Alison Stewart: It's so much fun when you go to Amsterdam and go to Haarlem and Portland.
Russell Shorto: I should ask you, does it feel like-
Alison Stewart: It's really funny because you're walking around and also on the rivers, it looks like the upper west side. The buildings, they're beautiful. The turrets, they're gorgeous. It just reminds you of like, "I think I've been here before."
Russell Shorto: Yes, there's a lot of features. Just overall, what I'm most interested in is tracking ideas and how they spread. I think I'm partly interested in that because it's impossible. You can't follow an idea. It's like following an atom or something. It's still worthwhile because it's ultimately trying to figure out how we got here and who we are. That's what this is about. As I say in the book, New York had two parents, one Dutch and one English. It has features of both of them. Until relatively recently, that Dutch part of its background was buried. It wasn't as apparent. I think it becomes more apparent as you tease it.
Alison Stewart: What do you wish people understood more about this period of Manhattan's history?

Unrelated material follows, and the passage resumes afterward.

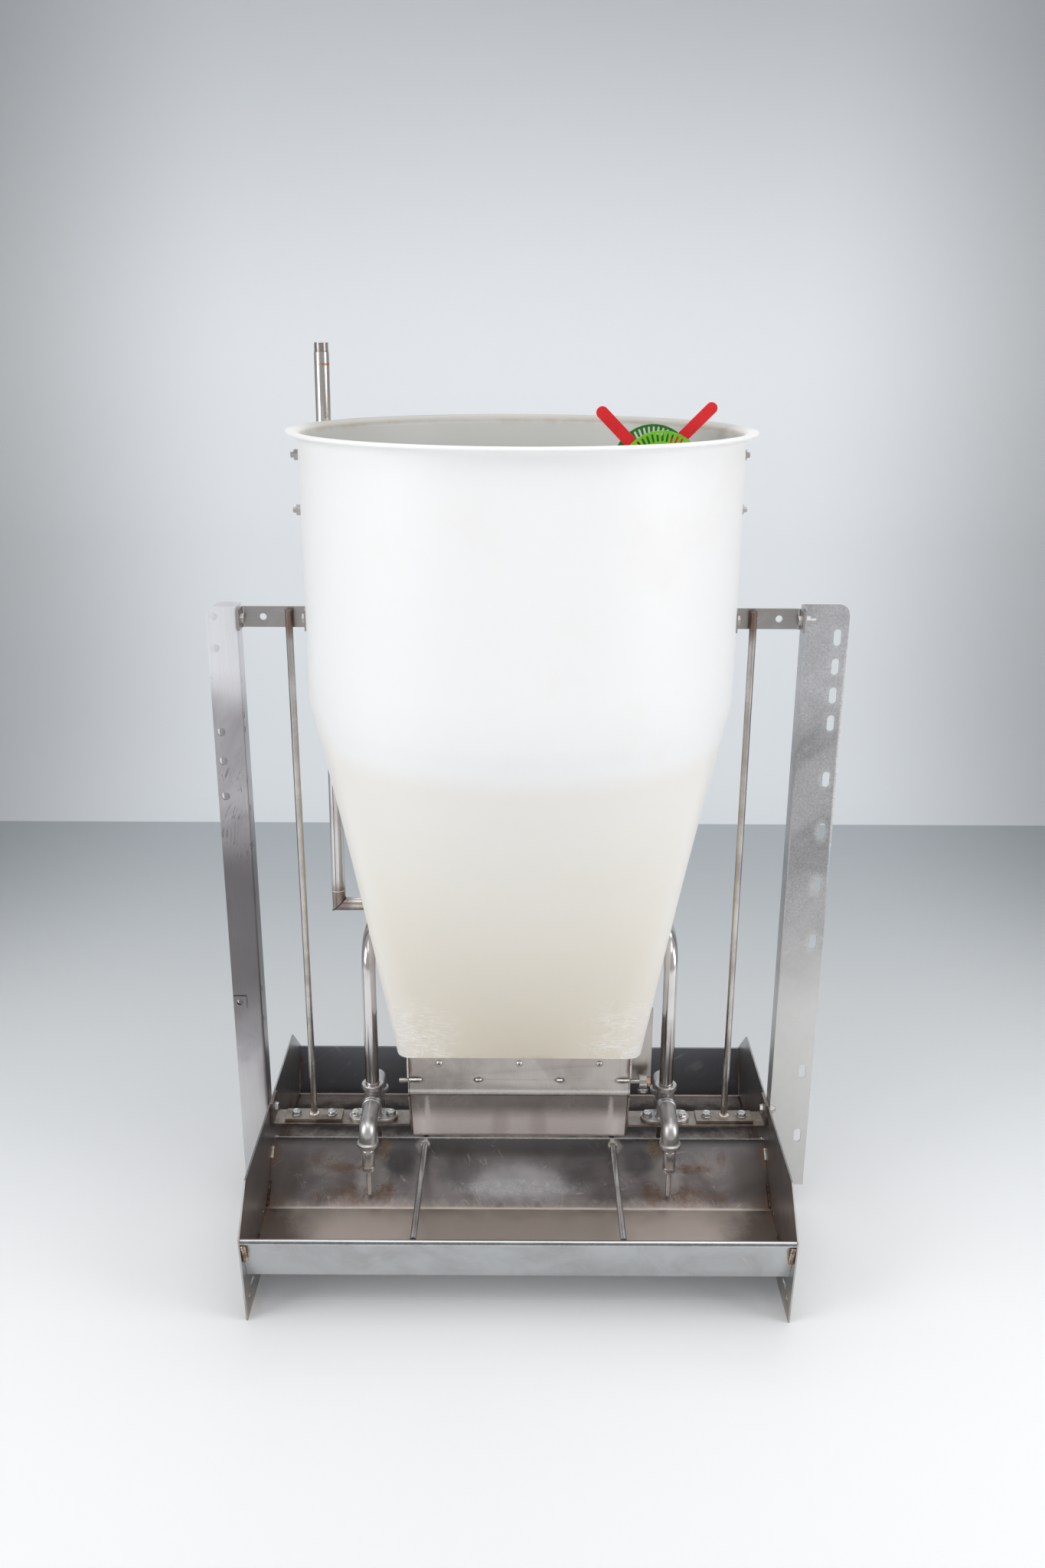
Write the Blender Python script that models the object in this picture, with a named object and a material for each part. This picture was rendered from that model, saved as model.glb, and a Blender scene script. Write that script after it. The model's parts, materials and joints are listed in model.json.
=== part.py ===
# Double-sided pig feeder: plastic hopper over a stainless trough with four drinkers.
# Metres. x runs along the trough, y from front to back, z up from the floor.
# Sides: -1 is left or front, +1 is right or rear.
import math

import bmesh
import bpy
from mathutils import Vector

# Clearances
TOUCH_GAP = 0.0003
RUNNING_GAP = 0.0004
SWING_GAP = 0.0010

# Trough and end plates
SIDE_ROOM = 0.096
END_SHEET = 0.0025
FOOT_HALF = 0.254
LIP_HALF = 0.2705
LIP_HEIGHT = 0.149
SHOULDER_HALF = 0.208
SHOULDER_HEIGHT = 0.204
PAN_SHEET = 0.002
HEM_WIDTH = 0.006
HEM_DROP = 0.007
APRON_FOOT_HALF = 0.238
FLOOR_HEIGHT = 0.069
CREASE_HALF = 0.088
RIDGE_HEIGHT = 0.139
BEND_RADIUS = 0.004
FOOT_SLOT_WIDTH = 0.009
FOOT_SLOT_LONG = 0.023
FOOT_SLOT_SHORT = 0.014
FOOT_SLOT_INSET = 0.0425
FOOT_SLOT_HEIGHT = 0.033
TOE_SLOT_INSET = 0.019
TOE_SLOT_HEIGHT = 0.026
DRAIN_HOLE = 0.005
DRAIN_RISE = 0.010

# Divider rods across the trough
DIVIDER_DIAMETER = 0.010
DIVIDER_X = 0.147
DIVIDER_LIP_DROP = 0.005
DIVIDER_RIDGE_Y = 0.0085

# Line of posts, bars, stays and drop pipes
LINE_Y = 0.004

# Bars, foot plates and stays
BAR_WIDTH = 0.040
BAR_THICK = 0.004
BAR_BELOW_SHOULDER = 0.031
BAR_BEND = 0.007
BAR_INNER_TAB = 0.024
BAR_OUTER_TAB = 0.035
STAY_OUT = 0.028
STAY_DIAMETER = 0.010
STAY_TOP_BELOW = 0.003
FOOT_PLATE_LENGTH = 0.089
FOOT_PLATE_WIDTH = 0.030
PAD_THICK = 0.005
PAD_BOLT_SPAN = 0.055

# Posts
POST_SHEET = 0.002
POST_DEPTH = 0.036
POST_FOOT = 0.040
POST_TOP = 0.988
LEFT_FLANGE = 0.0425
RIGHT_FLANGE = 0.069
POST_CORNER = 0.015
POST_BEND = 0.004
LEFT_HOLE = 0.012
LEFT_HOLE_INSET = 0.0105
LEFT_HOLE_DROPS = (0.014, 0.058, 0.179, 0.222, 0.275)
PIN_HOLE = 0.005
PIN_HOLE_INSET = 0.0035
PIN_HOLE_DROP = 0.100
WASHER_PLATE = 0.020
WASHER_THICK = 0.002
WASHER_HOLE = 0.010
WASHER_HEIGHT = 0.384
RIGHT_SLOT_WIDTH = 0.011
RIGHT_SLOT_LENGTH = 0.024
RIGHT_SLOT_INSET = 0.0150
RIGHT_SLOT_DROPS = (0.047, 0.089, 0.131, 0.172, 0.257, 0.337, 0.424, 0.516, 0.740, 0.856)
WEB_SLOT_WIDTH = 0.004
WEB_SLOT_LENGTH = 0.010
WEB_SLOT_DROPS = (0.105, 0.156, 0.177, 0.295, 0.352, 0.586, 0.637)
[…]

Russell Shorto: Here's one thing that relates to where we are at this moment in our history. Here were these two rivals who were ready to go at one another, and they stopped, and they started talking. They realized that there was an overlap, that there was something that they had in common, and that out of that, you could build something new, something bigger than either of them could do on their own. I think that thinking has been forgotten. I think that's an important lesson.
Alison Stewart: The name of the book is Taking Manhattan: The Extraordinary Events That Created New York and Shaped America. Author Russell Shorto will discuss his new book at the New Canaan Library, 151 Main Steet, Sunday, March 9th from 3 to 4 PM, and he will be at the South Street Seaport museum on Monday, March 10th at 6:30.
Russell Shorto: Alison, I'll also be at the Explorers Club on Thursday.
Alison Stewart: All right. You're busy. You got a book out. It's a really good book. Thank you so much for making the time today.
Russell Shorto: Thanks so much, Alison.